> _What the exercise asks_: Repeat verbatim, and only, the lines of the data below, beginning at the line that contains "bpy.context.scene.collection.objects.link(empty)" and stopping after the line that contains "cad_parts[node].hide_render = cad_parts[node].hide_viewport".

> _Information given_:

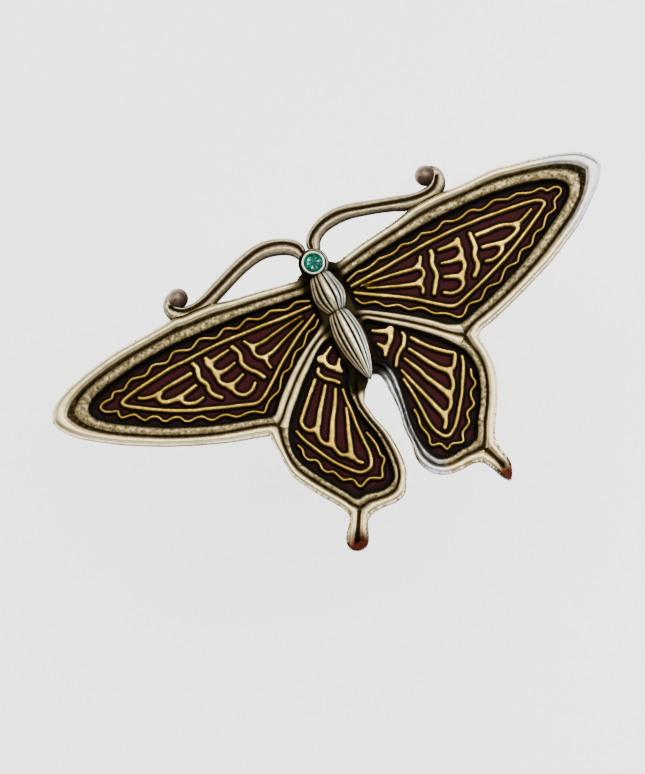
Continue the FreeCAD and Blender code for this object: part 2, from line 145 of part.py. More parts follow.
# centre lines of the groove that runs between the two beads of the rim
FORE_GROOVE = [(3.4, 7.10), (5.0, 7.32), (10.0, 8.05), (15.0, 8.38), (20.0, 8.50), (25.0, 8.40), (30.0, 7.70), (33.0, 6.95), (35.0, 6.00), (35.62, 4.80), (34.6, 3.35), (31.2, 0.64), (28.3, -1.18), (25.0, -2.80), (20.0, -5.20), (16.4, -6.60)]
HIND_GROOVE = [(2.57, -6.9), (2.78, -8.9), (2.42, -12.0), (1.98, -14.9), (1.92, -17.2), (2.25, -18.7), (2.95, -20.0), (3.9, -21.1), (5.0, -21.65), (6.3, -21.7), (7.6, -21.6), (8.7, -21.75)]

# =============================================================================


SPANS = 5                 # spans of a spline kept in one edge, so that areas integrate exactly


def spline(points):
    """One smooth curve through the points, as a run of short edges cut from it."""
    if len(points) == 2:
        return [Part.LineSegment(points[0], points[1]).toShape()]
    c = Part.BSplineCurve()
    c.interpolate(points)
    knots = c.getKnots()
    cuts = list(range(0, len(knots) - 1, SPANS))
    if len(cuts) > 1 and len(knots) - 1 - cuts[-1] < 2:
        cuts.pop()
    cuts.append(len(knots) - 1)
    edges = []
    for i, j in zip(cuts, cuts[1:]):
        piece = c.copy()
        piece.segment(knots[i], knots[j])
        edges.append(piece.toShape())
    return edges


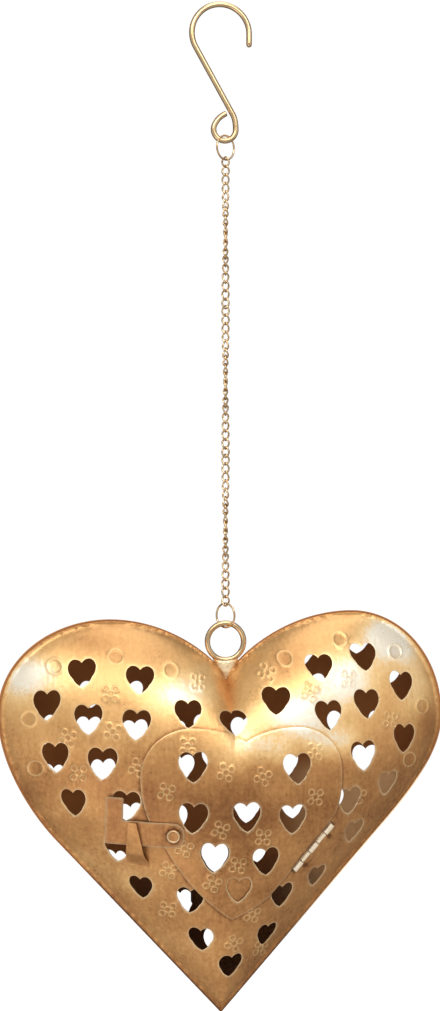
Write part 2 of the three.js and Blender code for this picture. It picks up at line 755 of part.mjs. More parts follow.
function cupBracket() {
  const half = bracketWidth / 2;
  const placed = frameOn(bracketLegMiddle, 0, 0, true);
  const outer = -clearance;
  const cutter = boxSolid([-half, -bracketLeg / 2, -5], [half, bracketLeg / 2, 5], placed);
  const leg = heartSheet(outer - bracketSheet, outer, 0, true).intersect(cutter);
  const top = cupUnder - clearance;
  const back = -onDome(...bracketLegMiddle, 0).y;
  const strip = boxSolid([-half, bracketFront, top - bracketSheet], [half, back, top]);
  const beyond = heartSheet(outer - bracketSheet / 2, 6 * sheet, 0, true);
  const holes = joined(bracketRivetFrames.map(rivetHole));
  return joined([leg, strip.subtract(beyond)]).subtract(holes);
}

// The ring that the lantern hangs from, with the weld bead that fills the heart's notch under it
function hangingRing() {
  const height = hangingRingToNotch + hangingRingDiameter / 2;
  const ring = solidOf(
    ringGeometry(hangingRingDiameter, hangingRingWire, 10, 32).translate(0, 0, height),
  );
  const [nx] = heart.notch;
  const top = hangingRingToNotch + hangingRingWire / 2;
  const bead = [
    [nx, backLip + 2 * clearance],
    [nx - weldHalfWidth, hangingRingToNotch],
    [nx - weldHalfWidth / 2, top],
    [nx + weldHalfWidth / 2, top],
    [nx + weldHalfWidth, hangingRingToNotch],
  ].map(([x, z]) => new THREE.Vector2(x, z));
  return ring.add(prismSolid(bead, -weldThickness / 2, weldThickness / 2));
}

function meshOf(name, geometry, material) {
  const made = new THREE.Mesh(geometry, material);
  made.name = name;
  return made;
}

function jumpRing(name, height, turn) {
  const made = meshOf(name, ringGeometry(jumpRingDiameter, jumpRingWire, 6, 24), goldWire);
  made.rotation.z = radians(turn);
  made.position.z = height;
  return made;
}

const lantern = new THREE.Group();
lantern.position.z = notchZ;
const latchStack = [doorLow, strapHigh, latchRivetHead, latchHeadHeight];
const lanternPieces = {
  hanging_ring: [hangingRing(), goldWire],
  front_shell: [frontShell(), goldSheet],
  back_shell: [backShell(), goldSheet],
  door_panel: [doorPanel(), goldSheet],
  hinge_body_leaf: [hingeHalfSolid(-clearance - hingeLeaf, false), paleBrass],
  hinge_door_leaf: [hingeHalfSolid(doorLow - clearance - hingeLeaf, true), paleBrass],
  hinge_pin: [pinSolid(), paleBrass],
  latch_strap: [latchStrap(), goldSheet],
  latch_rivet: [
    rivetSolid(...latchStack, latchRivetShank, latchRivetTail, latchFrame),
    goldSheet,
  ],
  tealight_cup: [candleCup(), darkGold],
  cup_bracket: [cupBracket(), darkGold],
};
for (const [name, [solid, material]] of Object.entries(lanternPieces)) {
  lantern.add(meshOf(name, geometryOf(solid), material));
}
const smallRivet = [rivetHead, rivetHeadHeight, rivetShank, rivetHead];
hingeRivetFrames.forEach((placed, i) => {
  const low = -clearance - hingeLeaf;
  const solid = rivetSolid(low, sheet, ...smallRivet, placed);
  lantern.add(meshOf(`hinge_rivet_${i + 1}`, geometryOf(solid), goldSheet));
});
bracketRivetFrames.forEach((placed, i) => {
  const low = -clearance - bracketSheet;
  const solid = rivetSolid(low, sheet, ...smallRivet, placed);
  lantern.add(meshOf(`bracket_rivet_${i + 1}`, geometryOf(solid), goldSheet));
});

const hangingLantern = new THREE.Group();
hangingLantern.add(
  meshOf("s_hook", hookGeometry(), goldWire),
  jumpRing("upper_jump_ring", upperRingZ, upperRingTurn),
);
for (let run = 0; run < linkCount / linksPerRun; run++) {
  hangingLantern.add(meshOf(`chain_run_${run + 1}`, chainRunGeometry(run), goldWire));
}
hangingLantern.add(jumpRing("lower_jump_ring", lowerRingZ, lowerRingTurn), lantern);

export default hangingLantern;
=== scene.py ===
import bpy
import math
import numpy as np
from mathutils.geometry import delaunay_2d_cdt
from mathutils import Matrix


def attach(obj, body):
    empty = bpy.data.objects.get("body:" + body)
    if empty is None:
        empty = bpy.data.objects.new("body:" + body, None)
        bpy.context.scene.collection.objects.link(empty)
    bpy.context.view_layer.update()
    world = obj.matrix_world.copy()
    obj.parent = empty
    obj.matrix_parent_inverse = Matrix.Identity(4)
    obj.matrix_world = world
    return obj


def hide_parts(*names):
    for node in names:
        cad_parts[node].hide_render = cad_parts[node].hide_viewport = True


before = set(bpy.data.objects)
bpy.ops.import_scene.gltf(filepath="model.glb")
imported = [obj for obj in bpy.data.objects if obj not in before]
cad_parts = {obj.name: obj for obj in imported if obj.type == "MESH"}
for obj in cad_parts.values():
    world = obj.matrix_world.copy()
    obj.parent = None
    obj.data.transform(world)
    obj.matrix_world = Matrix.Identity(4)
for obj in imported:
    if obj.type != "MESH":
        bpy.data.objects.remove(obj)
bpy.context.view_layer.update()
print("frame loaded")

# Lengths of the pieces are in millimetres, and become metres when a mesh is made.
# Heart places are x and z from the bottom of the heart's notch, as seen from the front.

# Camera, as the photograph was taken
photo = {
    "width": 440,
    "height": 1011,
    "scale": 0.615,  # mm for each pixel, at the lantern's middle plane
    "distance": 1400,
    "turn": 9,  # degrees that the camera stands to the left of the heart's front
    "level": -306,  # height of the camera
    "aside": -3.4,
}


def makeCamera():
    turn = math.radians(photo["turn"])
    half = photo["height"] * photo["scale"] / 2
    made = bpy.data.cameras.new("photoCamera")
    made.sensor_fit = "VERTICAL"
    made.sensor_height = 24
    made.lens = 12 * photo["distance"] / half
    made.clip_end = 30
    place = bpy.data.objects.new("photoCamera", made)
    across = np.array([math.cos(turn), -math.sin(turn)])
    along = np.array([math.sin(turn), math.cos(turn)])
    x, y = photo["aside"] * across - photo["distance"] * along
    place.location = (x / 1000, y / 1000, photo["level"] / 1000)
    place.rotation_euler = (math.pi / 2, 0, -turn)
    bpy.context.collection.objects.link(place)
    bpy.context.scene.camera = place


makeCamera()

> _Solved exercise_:
        bpy.context.scene.collection.objects.link(empty)
    bpy.context.view_layer.update()
    world = obj.matrix_world.copy()
    obj.parent = empty
    obj.matrix_parent_inverse = Matrix.Identity(4)
    obj.matrix_world = world
    return obj


def hide_parts(*names):
    for node in names:
        cad_parts[node].hide_render = cad_parts[node].hide_viewport = True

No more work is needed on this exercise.